Scanners come in different forms. A scanner senses the images on paper and turns them into electronic data. Once in your computer, images can be viewed on a screen, printed, or sent to other users and photo labs. You'll need something that can handle different sizes of photographic prints. Typically, you won't be able to feed a print through a document feeder. I use a flatbed scanner; this has a cover that flips up to reveal an 8.5x14 glass platen. I can place five 4x6 prints on the glass at once. Some scanners can also scan negatives and slides. If you'll be doing a lot of scanning, eventually you'll need to scan a negative or slide. Don't get the cheapest scanner you can find. I own a low-end Microtek scanner; the first unit shipped was broken; that was replaced, but I have had to reinstall the software drivers a couple times because of strange errors. Overall, it works and I do a lot of scanning with it, but I am a power user and I can make it work. Buy a notch or two above the low-end models and you'll be happier in the end.

Your imaging software "interfaces" with your scanner. The scanner sends images over the wires into your computer and onto your screen. Often, devices like scanners and printers and disk drives come with basic versions of relevant software, and your scanner might come with a photo editing package. The basic version will be fine. I use an older version of PaintShop Pro, now owned by Corel. The most important feature will be the interface to your scanner. Typically, scanners provide a TWAIN interface, and the most basic editing packages support TWAIN. So, this is almost a non-issue, but it's something to check for. If your software talks to your hardware, it doesn't matter if it's TWAIN or some other protocol.

In general, you'll turn on your scanner and start your editing package. You'll plop a few photos onto the scanner and tell the software to digitize those prints. After a few seconds, the images will appear on the screen in your editing window. This is not the only possible method, but it's typical. The resulting image will probably not be exactly the right size, and you'll need to crop out borders. You might scan more than one photo at a time, and you'll need to select each photo and copy it into a separate image.
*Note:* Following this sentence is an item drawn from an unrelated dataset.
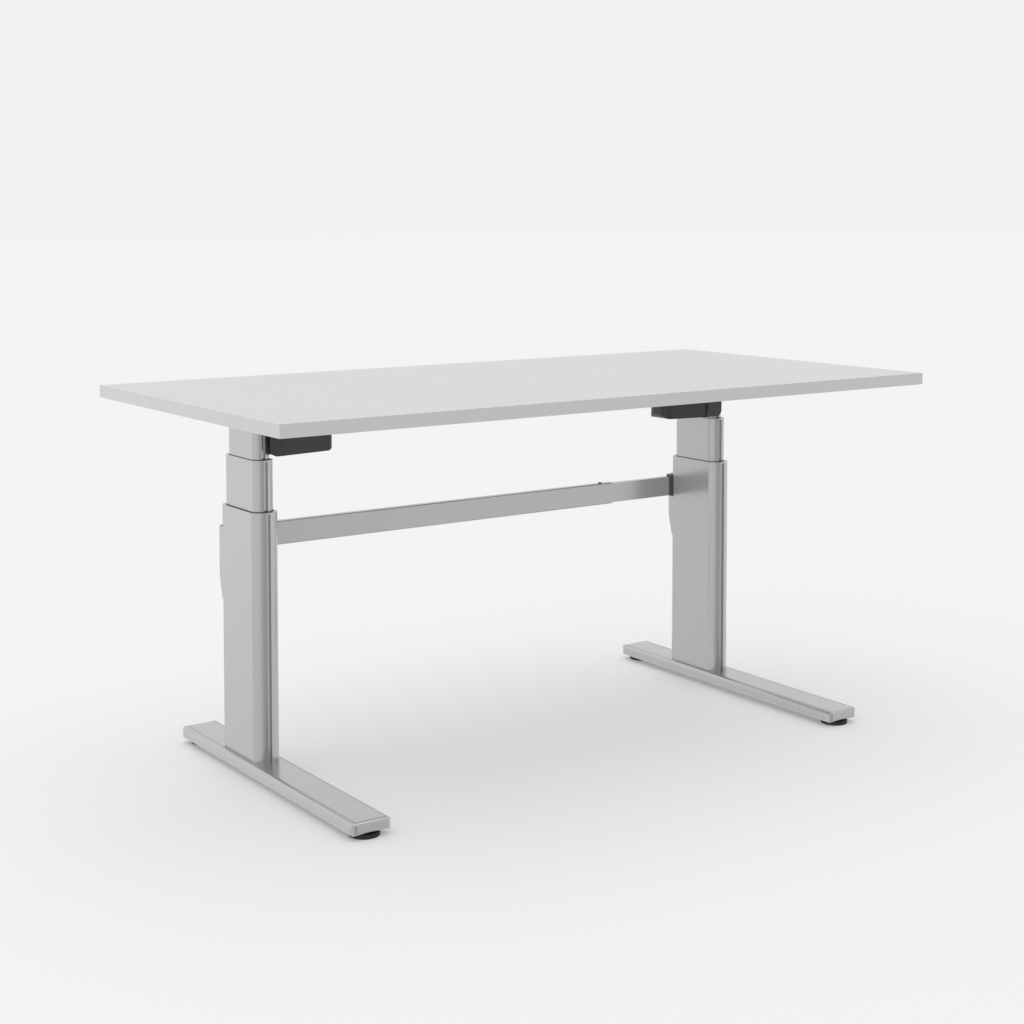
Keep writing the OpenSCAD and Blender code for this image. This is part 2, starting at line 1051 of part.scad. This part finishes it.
// Bent plate around the column's rounded back, its cheeks flush with the column's flat faces
module crossbar_bracket(side) {
    flat_end = outer_flat / 2;
    color(silver)
        sided(side)
            difference() {
                intersection() {
                    translate([-outer_w / 2, 0, 0])
                        rotate([90, 0, 90])
                            linear_extrude(outer_w)
                                polygon([
                                    [flat_end, saddle_low], [flat_end + saddle_foot, saddle_low],
                                    [saddle_back, saddle_taper], [saddle_back, saddle_top],
                                    [flat_end, saddle_top]
                                ]);
                    tube_at(0, saddle_top + over)
                        difference() {
                            round_rect(outer_w, 2 * saddle_back, saddle_r);
                            round_rect(outer_w - 2 * saddle_wall, 2 * (saddle_back - saddle_wall),
                                       saddle_r - saddle_wall);
                        }
                }
                tube_at(saddle_low - over, saddle_top)
                    outer_outline();
                tongue(tongue_gap);
                bar_screw_spots()
                    cylinder(r = bar_screw_r + screw_gap, h = bar_screw_len, $fn = round_fn);
            }
}

module tongue(gap) {
    translate([-outer_w / 2 - tiny, tongue_front - gap, bar_low + tongue_in - gap])
        cube([tongue_len, saddle_back - saddle_wall - tongue_front + gap,
              bar_h - 2 * tongue_in + 2 * gap]);
}

module bar_screw_spots() {
    for (z = bar_screw_z)
        translate([-outer_w / 2 + bar_screw_in, saddle_back + tiny, z])
            rotate([90, 0, 0])
                children();
}

module crossbar_ends() {
    color(graphite)
        for (side = [LEFT, RIGHT])
            sided(side)
                difference() {
                    union() {
                        translate([-outer_w / 2 - end_t, outer_flat / 2, bar_low])
                            cube([end_t, saddle_back - outer_flat / 2, bar_h + end_up]);
                        tongue(0);
                    }
                    bar_screw_spots()
                        cylinder(r = bar_screw_r + screw_gap, h = bar_screw_len, $fn = round_fn);
                }
}

module along_bar(from, to) {
    translate([from, col_y + saddle_back - bar_d / 2, bar_low + bar_h / 2])
        rotate([90, 0, 90])
            linear_extrude(to - from)
                children();
}

module crossbar_outer() {
    color(silver)
        difference() {
            along_bar(bar_left, bar_left + bar_split)
                difference() {
                    round_rect(bar_d, bar_h, bar_r);
                    square([bar_d - 2 * bar_wall, bar_h - 2 * bar_wall], center = true);
                }
            translate([bar_left + bar_split - lock_in, col_y + saddle_back - bar_d / 2, 0])
                rod(lock_r, bar_low + bar_h / 2, bar_low + bar_h + over);
        }
}

module crossbar_inner() {
    inset = bar_wall + bar_gap;
    color(silver)
        along_bar(bar_left + bar_split - bar_overlap, -bar_left)
            difference() {
                square([bar_d - 2 * inset, bar_h - 2 * inset], center = true);
                square([bar_d - 2 * inset - 2 * bar_wall, bar_h - 2 * inset - 2 * bar_wall],
                       center = true);
            }
}

module crossbar_screws() {
    color(black) {
        for (side = [LEFT, RIGHT])
            sided(side)
                bar_screw_spots() {
                    cylinder(r = bar_screw_r, h = bar_screw_len, $fn = round_fn);
                    translate([0, 0, -bar_head_h])
                        cylinder(r = bar_head_r, h = bar_head_h, $fn = round_fn);
                }
        translate([bar_left + bar_split - lock_in, col_y + saddle_back - bar_d / 2, 0]) {
            rod(lock_r, bar_low + bar_h - bar_wall - bar_gap, bar_low + bar_h + tiny);
            rod(lock_head_r, bar_low + bar_h, bar_low + bar_h + lock_head_h);
        }
    }
}

foot(LEFT);  // left_foot
foot(RIGHT);  // right_foot
foot_end_caps();
glide_inserts();
outer_tube(LEFT);  // left_outer_tube
outer_tube(RIGHT);  // right_outer_tube
outer_collars();
outer_guides();
column_base(LEFT);  // left_column_base
column_base(RIGHT);  // right_column_base
lower_pillar(LEFT);  // left_lower_pillar
lower_pillar(RIGHT);  // right_lower_pillar
lower_nuts();
crossbar_outer();
crossbar_inner();
crossbar_ends();
crossbar_bracket(LEFT);  // left_crossbar_bracket
crossbar_bracket(RIGHT);  // right_crossbar_bracket
crossbar_screws();
column_base_screws();
column_side_screws();
glide(LEFT, -1);  // left_front_glide
glide(LEFT, 1);  // left_rear_glide
glide(RIGHT, -1);  // right_front_glide
glide(RIGHT, 1);  // right_rear_glide
middle_tube(LEFT);  // left_middle_tube
middle_tube(RIGHT);  // right_middle_tube
middle_collar(LEFT);  // left_middle_collar
middle_collar(RIGHT);  // right_middle_collar
middle_guides(LEFT);  // left_middle_guides
middle_guides(RIGHT);  // right_middle_guides
spindle_carrier(LEFT);  // left_spindle_carrier
spindle_carrier(RIGHT);  // right_spindle_carrier
upper_nut(LEFT);  // left_upper_nut
upper_nut(RIGHT);  // right_upper_nut
hollow_spindle(LEFT);  // left_hollow_spindle
hollow_spindle(RIGHT);  // right_hollow_spindle
drive_spindle(LEFT);  // left_drive_spindle
drive_spindle(RIGHT);  // right_drive_spindle
worm_shaft(LEFT);  // left_worm_shaft
worm_shaft(RIGHT);  // right_worm_shaft
inner_tube(LEFT);  // left_inner_tube
inner_tube(RIGHT);  // right_inner_tube
inner_guides();
gearbox(LEFT);  // left_gearbox
gearbox(RIGHT);  // right_gearbox
motor(LEFT);  // left_motor
motor(RIGHT);  // right_motor
motor_cover(LEFT);  // left_motor_cover
motor_cover(RIGHT);  // right_motor_cover
top_bracket(LEFT);  // left_top_bracket
top_bracket(RIGHT);  // right_top_bracket
top_screws();
control_box();
control_board();
handset();
push_button(-button_x);  // up_button
push_button(button_x);  // down_button
desktop();
edge_band();
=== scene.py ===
import json
import math

import bmesh
import bpy
from mathutils import Matrix, Vector


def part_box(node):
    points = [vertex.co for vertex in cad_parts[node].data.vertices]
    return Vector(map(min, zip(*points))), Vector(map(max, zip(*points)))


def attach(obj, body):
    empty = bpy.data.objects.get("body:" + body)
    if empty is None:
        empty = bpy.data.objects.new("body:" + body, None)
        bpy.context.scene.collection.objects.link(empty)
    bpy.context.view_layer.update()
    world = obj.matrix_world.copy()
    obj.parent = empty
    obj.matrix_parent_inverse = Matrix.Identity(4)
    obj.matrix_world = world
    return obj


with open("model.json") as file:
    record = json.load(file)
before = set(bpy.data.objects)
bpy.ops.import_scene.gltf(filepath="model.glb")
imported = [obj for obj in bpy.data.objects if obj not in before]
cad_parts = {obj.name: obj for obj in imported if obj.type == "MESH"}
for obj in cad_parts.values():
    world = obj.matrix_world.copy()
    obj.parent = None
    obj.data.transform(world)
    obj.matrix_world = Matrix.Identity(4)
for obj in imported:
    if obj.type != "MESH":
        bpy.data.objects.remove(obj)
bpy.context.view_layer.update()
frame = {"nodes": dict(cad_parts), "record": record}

MM = 0.001
nodes = frame["nodes"]
scene = bpy.context.scene
scene.view_settings.view_transform = "Standard"


# ---------------------------------------------------------------- camera and light

CAMERA_AT = Vector((-2.1603, -3.0189, 1.1357))
CAMERA_YAW = 54.87     # degrees from +X towards +Y
CAMERA_PITCH = -3.26   # degrees above the horizon
LENS = 60.95           # mm on a 36 mm sensor
SHIFT_Y = -0.2

BACKDROP = 0.888       # brightness behind and around the desk
NEAR_LEFT = 1.14       # the backdrop's own rise towards the left, times the backdrop
FAR_LEFT = 0.79        # what is left of it further to the left
LEFT_GLOW = 1.5        # a narrow bright screen at the far left, times the rest there
FRONT_DIM = 0.50       # brightness of the studio in front of the desk
FRONT_LEFT = 1.75      # its rise towards the front left, times the part in front
FRONT_RIGHT = 0.84     # brightness of the studio at the front right
RIGHT_GLOW = 1.08      # a bright screen at the far front right, times the rest there
HORIZON_RISE = 1.06    # just below the horizon, times the rest
BELOW = 0.88           # further down, times the rest

# Where each change of the studio begins and ends, along one axis of the direction
FRONT_TO_BACK = (0.2, 0.3)
FRONT_RIGHT_AT = (0.12, 0.5)
FRONT_LEFT_AT = (-0.75, -0.15)
RIGHT_GLOW_AT = (0.66, 0.82)
NEAR_LEFT_AT = (-0.3, 0.25)
FAR_LEFT_AT = (-0.67, -0.47)
LEFT_GLOW_AT = (-0.84, -0.74)
BELOW_AT = (-0.33, -0.17)
HORIZON_AT = (-0.12, -0.01)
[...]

You might want to repair red-eye. Your photos will come in a few forms: black and white and color prints, glossy and non-glossy prints, magazine or newspaper prints, postcards, etc. Each of these forms looks slightly different to the scanner due to the texture of the media. Modern scanners often have settings that let you warn the scanner of special conditions, and the scanner will automatically adjust the result to account for your warning. Editing software can also perform these tasks. You may need to rotate your images, brighten or darken them, or reduce or enlarge them.

The scanner software will allow you to choose the resolution of the resulting image data. The resolution represents the size of the dots that comprise the image. In the US, we refer to dots (or pixels) per inch (DPI, PPI). Your computer screen probably displays at around 75 DPI, while a film negative is much sharper, possibly thousands of DPI. A color photographic print on paper is in between. In general, the higher the resolution, the easier it will be to print and edit the image with good results. For example, if you scan in a print today and your ancestors have better red-eye reduction tools in the future, they'll have better luck editing a 200 DPI image than a 75 DPI image. There is an effective limit. Your results, no matter what your purpose, will peak at about 200 DPI. This means you don't need to choose the 4800 DPI setting; that will simply run slower and use more disk space. Stick with 200 DPI and you'll be able to fit as many as 10000 4"x6" prints on one of today's DVDs, and prints of the same size as the scanned original will look similarly sharp.

Think about how you'll organize image files on your hard drive. Most of us have a few pictures from many, many events. I have a separate folder for each year, and then sub-folders for events or dates within the year. I try to include the date in the file name for most photos and folders. For dates, use YYYYMMDD format. For example, June 27, 1958 would be typed as 19580627. When you have a bunch of files in one folder and sort by name, they'll be in chronological order, and that's usually a good thing. If you don't know the exact date, and for events that run for more than one day, just make something up. For example, 20070700 is some date in July, 2007.

Record as much detail as you can stand to record. In many cases, you'll need to write notes into a text file that can be saved with your images. Your descendants won't know the names of all the people in your photos. Unless you're writing long narratives, it will help your descendants to save "plain text" files (such as created by Notepad), rather than Microsoft Word or other specially formatted files.

Save your images as JPG files. For the moment, this is a widely supported file format. With minimal compression (highest quality), your 4x6 scanned color photos will use under 500K per photo. A standard DVD disk holds 4.6 gigabytes of data, or 9200 500K files. In other words, unless you're incredibly prolific, all your scanned photos will fit on one disk.

To save files on a DVD or CD disk, you'll need a disk-writing drive. These are very common in modern PCs. Writing a data disk is easier than writing an audio or video disk. Your disk drive probably came with basic disk writing software.